Planting spacific plants to attract the insects of your choice is just one of the various means at our disposal to find insects for photography. There are also various insect traps that can be used to catch insects and they are generally not especially expensive.

angle shades on eucryphia

Angle Shades moth lolling about with its tongue hanging out on a Eucryphia x nymansensis 'Nymansay' tree in the back garden, shot using the anybrand MP-E 65. Besides attracting bees, bumblebees, flies and hoverflies in their hundreds during the day, Eucryphia x nymansensis 'Nymansay' also works especially well at night, with moths nectaring on it in their hundreds.

If you're going to plant one thing, plant a Eucryphia x nymansensis 'Nymansay' tree, because it doesn't require much garden space and grows up, so is the equivalent of a 100m flowering border to the local insect population. Why grow one piddly plant when you can grow the same as 100s in the same space.

Eucryphia

The slowest to mature, but a complete insect machine once it reaches a few metres tall, Eucryphia is a tree that comes originally from Australasia and grows to about 10m tall over a period of 10 or so years.

Eucryphia x nymansensis 'Nymansay' is an evergreen, with simple leaves and bowl-shaped white flowers in the leaf axils in summer or autumn. Ours always flowers during August.

Insects swarm this tree and go bonkers over the flowers, covering every flower from the top of the tree to the bottom. Even though 'leatherwood' trees are not native to the UK, this tree is covered with more insects during its bloom period than the rest of the valley combined. Literally 1000s.

100 Times Bang For Your Buck

Planting a Eucryphia tree in the garden is an especially efficient method for smaller gardens, because the growth will be vertical so it doesn't need much garden space to do its thing. Most advice for insect planting misses this - way more bang for your buck - plant one this year! Eucryphia also works especially well at night, moths nectar on it in their hundreds and a mothtrap placed below the Eucryphia in the garden catches up to 500 moths in a single night. I would love to see UK conservation bodies plant an acre of these trees somewhere near a forest that has a problem with declining moth species for their food. When I win the lottery it'll be the first field I plant!

globe thistle planted for insects

Globe thistle, a lovely cottage flower that attracts bees, bumblebees and hoverflies. The spiky leaves and bristly metallic blue flowers of this plant also make it a great architectural plant for the back of a cottage garden border.

Globe Thistle

Great for bumblebees in its flowering months, Echinops 'Taplow Blue' is a robust, upright herbaceous perennial, with divided, prickly dark green leaves whitish beneath. Rounded, steel-blue flower heads on branched, leafy stems.

These are 1m tall thistle-like prickly leaved perennials grown in our cottage garden.

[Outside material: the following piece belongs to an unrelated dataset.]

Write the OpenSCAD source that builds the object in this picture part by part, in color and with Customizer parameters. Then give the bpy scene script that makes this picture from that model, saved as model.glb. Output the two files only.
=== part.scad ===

Bees, wasps and hoverflies can't resist the huge purple globe-shaped flowers.

Lavender

Who doesn't love seeing a butterfly in the garden gracefully flying from one flower to another looking for nectar. Besides smelling lovely and looking beautiful, Lavender is a great plant to stick in the garden to attack insects, especially butterflies. The only thing about lavender is that it does get leggy so needs a good hack back every years otherwise next year's lavender row is a bit of a disaster. It works well with Sedum mixed in between.